Additional Forward Purchaser definition

Additional Forward Purchaser shall be deemed to refer to and include any such Transferee with respect to such Transferee and to its Transferee Securities; provided, that any representations, warranties, covenants and agreements of the Additional Forward Purchaser and any such Transferee shall be several and not joint and shall be made as to the Additional Forward Purchaser or any such Transferee, as applicable, as to itself only.
Additional Forward Purchaser shall have the meaning given in the Recitals hereto.
Additional Forward Purchaser has the meaning set forth in Section 11.

Examples of Additional Forward Purchaser in a sentence

  • The Additional Forward Purchaser agrees to indemnify and to hold harmless the Company from any liability for any commission or compensation in the nature of a finder’s or broker’s fee arising out of this transaction (and the costs and expenses of defending against such liability or asserted liability) for which the Additional Forward Purchaser or its respective officers, employees or representatives is responsible.

  • The Additional Forward Purchaser understands that the Additional Forward Purchase Shares are “restricted securities” under applicable U.S. federal and state securities laws and that, pursuant to these laws, the Additional Forward Purchaser must hold the Additional Forward Purchase Shares indefinitely unless they are registered with the SEC and qualified by state authorities, or an exemption from such registration and qualification requirements is available.

  • The Additional Forward Purchaser’s principal place of business is the office or offices located at the address of the Additional Forward Purchaser set forth on the signature page hereof.

  • The Additional Forward Purchaser is neither a person associated nor affiliated with, to its actual knowledge, any member of the Financial Industry Regulatory Authority (“FINRA”) that is participating in the Distribution.

  • The Additional Forward Purchaser shall have the right, but not the obligation, to purchase up to the aggregate the number of Public Shares equal to the quotient obtained by dividing (i) the Aggregate Additional Forward Purchase Amount by (ii) the Final Exercise Price (the “Maximum Additional Forward Purchase”).

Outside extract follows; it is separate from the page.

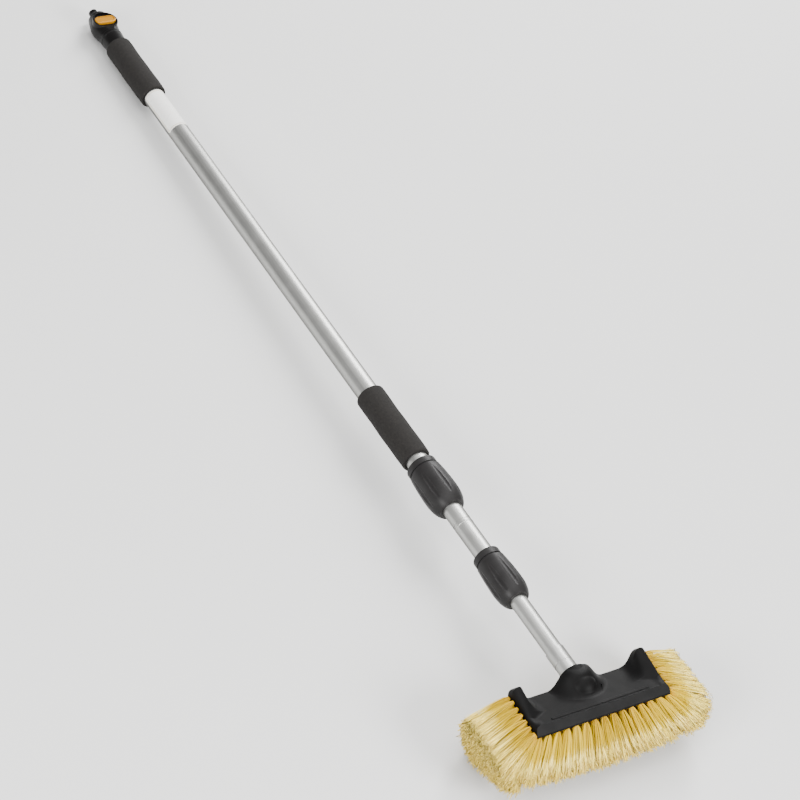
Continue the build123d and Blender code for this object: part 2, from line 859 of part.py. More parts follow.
def row(y, splay, tufts, turns=(-1, 0, 1)):
    """Strands of one row of tufts on the underside: each tuft fans out along the row."""
    planes = []
    pitch = 2 * (shell_end - end_margin) / (tufts - 1)
    for number in range(tufts):
        middle = -shell_end + end_margin + number * pitch
        for turn in turns:
            lean = radians(end_lean * middle / half_length + fan_angle * turn)
            way = head_way(sin(lean), sin(radians(splay)), -cos(radians(splay)) * cos(lean))
            planes.append(strand_plane(head_point(middle + fan_step * turn, y, 0), way))
    return planes


def edge_bristles(label, side):
    """The two rows along the front or the back of the block."""
    with BuildPart() as bristles:
        outer_planes = row(side * row_outer, side * outer_splay, front_tufts)
        inner_planes = row(side * row_inner, side * inner_splay, front_tufts)
        with BuildSketch(*outer_planes, *inner_planes):
            Rectangle(strand_width, strand_width)
        extrude(amount=strand_length)
        split(bisect_by=Plane.XY, keep=Keep.TOP)
        split(bisect_by=HEAD.offset(slice_height), keep=Keep.BOTTOM)
        with BuildSketch(HEAD):
            with Locations((0, side * (row_outer + row_inner) / 2)):
                Rectangle(2 * shell_end, row_pitch + 2 * edge_inset)
        extrude(amount=slice_height)
    finish(bristles, label)


edge_bristles("bristles_front", -1)
edge_bristles("bristles_back", 1)

bottom_width = 2 * (row_inner - edge_inset)
bottom_pitch = (bottom_width - 2 * edge_inset) / (bottom_rows - 1)
with BuildPart() as bristles_bottom:
    bottom_planes = []
    for number in range(bottom_rows):
        line = (number - (bottom_rows - 1) / 2) * bottom_pitch
        splay = bottom_splay * line / (bottom_width / 2)
        bottom_planes += row(line, splay, bottom_tufts, turns=(-0.6, 0.6))
    with BuildSketch(*bottom_planes):
        Rectangle(strand_width, strand_width)
    extrude(amount=strand_length)
    with BuildSketch(HEAD):
        Rectangle(2 * shell_end, bottom_width)
    extrude(amount=slice_height)
    with BuildSketch(HEAD):
        with GridLocations(jet_pitch, 0, jet_count, 1):
            Circle(jet_radius)
    extrude(amount=slice_height, mode=Mode.SUBTRACT)
finish(bristles_bottom, "bristles_bottom")


def end_bristles(label, side):
    """The tufts on one end of the block, in more rows where the ear makes it higher."""
    planes = []
    pitch = 2 * (half_width - end_margin) / (end_tufts - 1)
    for number in range(end_tufts):
        middle = -half_width + end_margin + number * pitch
        rows = max(int(end_height(middle) / end_row_pitch), 1)
        for row_number in range(rows):
            height = end_height(middle) * (row_number + 0.5) / rows
            share = height / end_top_height
            drop = radians(end_low_angle + (end_high_angle - end_low_angle) * share)
            for turn in (-1, 0, 1):
                heading = radians(end_turn * middle / half_width + end_fan_angle * turn)
                way = head_way(side * cos(drop) * cos(heading), sin(heading), -sin(drop))
                root = head_point(side * half_length, middle + fan_step * turn, height)
                planes.append(strand_plane(root, way))
    with BuildPart() as bristles:
        with BuildSketch(*planes):
            Rectangle(strand_width, strand_width)
        extrude(amount=end_strand_length)
        split(bisect_by=lengthwise(side * shell_end), keep=Keep.TOP if side > 0 else Keep.BOTTOM)
        with BuildSketch(lengthwise(side * shell_end)):
            with BuildLine():
                Polyline(
                    (-half_width, 0),
                    (-half_width, end_front_height),
                    (ear_top, end_top_height),
                    (half_width, end_back_height),
                    (half_width, 0),
                    close=True,
                )
            make_face()
        extrude(amount=side * end_slice)
    finish(bristles, label)


end_bristles("bristles_left", -1)
end_bristles("bristles_right", 1)
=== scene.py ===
# %% [markdown]
# # A telescopic wash brush, dressed for a studio picture
#
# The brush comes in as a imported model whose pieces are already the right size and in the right
# place. This notebook gives each piece the finish of the real one, and it makes the soft pieces
# again, because foam and bristles can't be shown by plain solids. Everything is in metres,
# unless a line says otherwise. The brush lies on the floor: the head is at one end of the Y axis
# and the water tap at the other.

# %% Load the model and keep its size
import json
from math import atan2, cos, degrees, pi, radians, sin, sqrt, tau

import bpy
from mathutils import Matrix, Vector


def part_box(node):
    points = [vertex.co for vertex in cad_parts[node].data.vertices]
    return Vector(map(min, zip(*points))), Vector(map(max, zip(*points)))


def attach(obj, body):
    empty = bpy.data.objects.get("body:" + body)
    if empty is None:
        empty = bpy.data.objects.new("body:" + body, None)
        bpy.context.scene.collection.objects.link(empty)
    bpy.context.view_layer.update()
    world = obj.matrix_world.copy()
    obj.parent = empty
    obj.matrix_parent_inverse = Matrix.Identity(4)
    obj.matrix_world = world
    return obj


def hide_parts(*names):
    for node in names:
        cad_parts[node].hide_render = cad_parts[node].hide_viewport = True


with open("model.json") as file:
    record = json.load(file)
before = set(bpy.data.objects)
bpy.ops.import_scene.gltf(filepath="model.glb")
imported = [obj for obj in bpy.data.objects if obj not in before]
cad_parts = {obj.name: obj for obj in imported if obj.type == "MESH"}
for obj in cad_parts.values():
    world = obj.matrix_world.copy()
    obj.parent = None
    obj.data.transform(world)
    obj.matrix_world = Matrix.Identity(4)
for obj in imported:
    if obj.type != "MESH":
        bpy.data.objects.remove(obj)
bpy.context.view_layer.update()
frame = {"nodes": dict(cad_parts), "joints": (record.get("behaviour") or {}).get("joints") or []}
MM = 0.001

# %% [markdown]
# ## A way to speak about places
#
# Every tube, ring and nut sits round one line, the middle of the pole, so it helps to measure
# heights along that line. The model knows where it is: a sliding joint runs along it and a
# twist lock turns about it. With that line as one axis, the length of the head as the second
# and their cross product as the third, a point of the pole has simple coordinates.

# %% The line of the pole
joints = {joint["name"]: joint for joint in frame["joints"]}
POLE = -Vector(joints["mid_slide"]["axis"]).normalized()
ALONG_HEAD = Vector((1, 0, 0))
ABOVE = ALONG_HEAD.cross(POLE)
LOCK = Vector(joints["lower_lock_turn"]["pos_m"])
LOCK_HEIGHT = 169 * MM    # of that joint, over the mouth of the head's socket
MOUTH = LOCK - POLE * LOCK_HEIGHT
POLE_TURN = atan2(POLE.z, POLE.y)


def on_pole(height, radius=0.0, angle=0.0):
    """A point at a height over the socket; angle 0 points along the head, 90 degrees up."""
    return MOUTH + POLE * height + (ALONG_HEAD * cos(angle) + ABOVE * sin(angle)) * radius


def extent(node):
    """Foot, top and largest radius of a piece, measured on its mesh."""
    heights, radii = [], []
    for vertex in frame["nodes"][node].data.vertices:
        away = vertex.co - MOUTH
        heights.append(away.dot(POLE))
        radii.append((away - POLE * heights[-1]).length)
    return min(heights), max(heights), max(radii)


print("the pole leans", round(degrees(POLE_TURN), 2), "degrees")

# %% [markdown]
# ## A way to speak about the head
#
# The block of the head leans from the pole by 22 degrees. Its underside is the plane that the
# bristles start from. The thin board that closes the block is a plain slab, so the middle of
# its box is the middle of the slab, and from there the block's own axes are easy to place.

# %% The axes of the block
BLOCK_LEAN = radians(22)
BOARD_MIDDLE = 2.75 * MM  # height of the board's middle over the underside
BACK = Matrix.Rotation(-BLOCK_LEAN, 3, ALONG_HEAD) @ POLE
UP = ALONG_HEAD.cross(BACK)
board_low, board_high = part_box("tuft_board")
BLOCK = (board_low + board_high) / 2 - UP * BOARD_MIDDLE


def block_way(x, y, z):
    return ALONG_HEAD * x + BACK * y + UP * z


def block_point(x, y, z):
    """A point from millimetres along, across and over the underside of the block."""
    return BLOCK + block_way(x, y, z) * MM


print("underside of the block at", [round(c, 4) for c in BLOCK])

# %% [markdown]
# ## The camera
#
# A picture shows an object from one place, so the camera comes before anything that is judged.
# A long lens stands well back and keeps the pole's sides nearly parallel. The camera's
# place and its directions are given on the pole's own axes, so they stay right wherever the
# brush lies.

# %% Place the camera
LENS, SENSOR = 108, 36    # millimetres
SIGHT = 20                # how far the camera sees
CAMERA_PLACE = (-1586.3, -1365.5, 2218.5)    # millimetres from the mouth of the socket
CAMERA_RIGHT = (0.8473, -0.4887, 0.2080)
CAMERA_UP = (0.2090, 0.6668, 0.7153)


def from_pole(x, y, z):
    return ALONG_HEAD * x + POLE * y + ABOVE * z


def into_scene(name, data):
    """A new object of the scene, made from a mesh, a lamp or a camera."""
    item = bpy.data.objects.new(name, data)
    bpy.context.scene.collection.objects.link(item)
    return item


camera = into_scene("camera", bpy.data.cameras.new("camera"))
right, up = from_pole(*CAMERA_RIGHT).normalized(), from_pole(*CAMERA_UP).normalized()
back = right.cross(up).normalized()
turn = Matrix((right, back.cross(right), back)).transposed()
camera.matrix_world = Matrix.Translation(MOUTH + from_pole(*CAMERA_PLACE) * MM) @ turn.to_4x4()
camera.data.lens = LENS
camera.data.sensor_width = SENSOR
camera.data.clip_end = SIGHT
bpy.context.scene.camera = camera
print("camera at", [round(c, 3) for c in camera.location])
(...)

  • The Additional Forward Purchaser has had an opportunity to discuss the Company’s business, management, financial affairs and the terms and conditions of the offering of the Additional Forward Purchase Shares, as well as the terms of the Company’s proposed Distribution, with the Company’s management.

  • The Company shall cooperate with the Additional Forward Purchaser, at its request, to facilitate the timely preparation and delivery of physical certificates representing the Additional Forward Purchase Shares and enable such certificates to be in such denominations or amounts, as the case may be, as the Additional Forward Purchaser may reasonably request and registered in such names as the Additional Forward Purchaser may reasonably request.

  • The Additional Forward Purchaser is duly organized, validly existing, and in good standing under the laws of the jurisdiction of its formation and has all requisite power and authority to carry on its business as presently conducted and as proposed to be conducted.

  • This Agreement may not be amended, modified or waived as to any particular provision, except with the prior written consent of the Company and the Additional Forward Purchaser.

  • The Additional Forward Purchaser further acknowledges that if an exemption from registration or qualification is available, it may be conditioned on various requirements including, but not limited to, the time and manner of sale, the holding period for the Additional Forward Purchase Shares, and on requirements relating to the Company which are outside of the Additional Forward Purchaser’s control, and which the Company is under no obligation and may not be able to satisfy.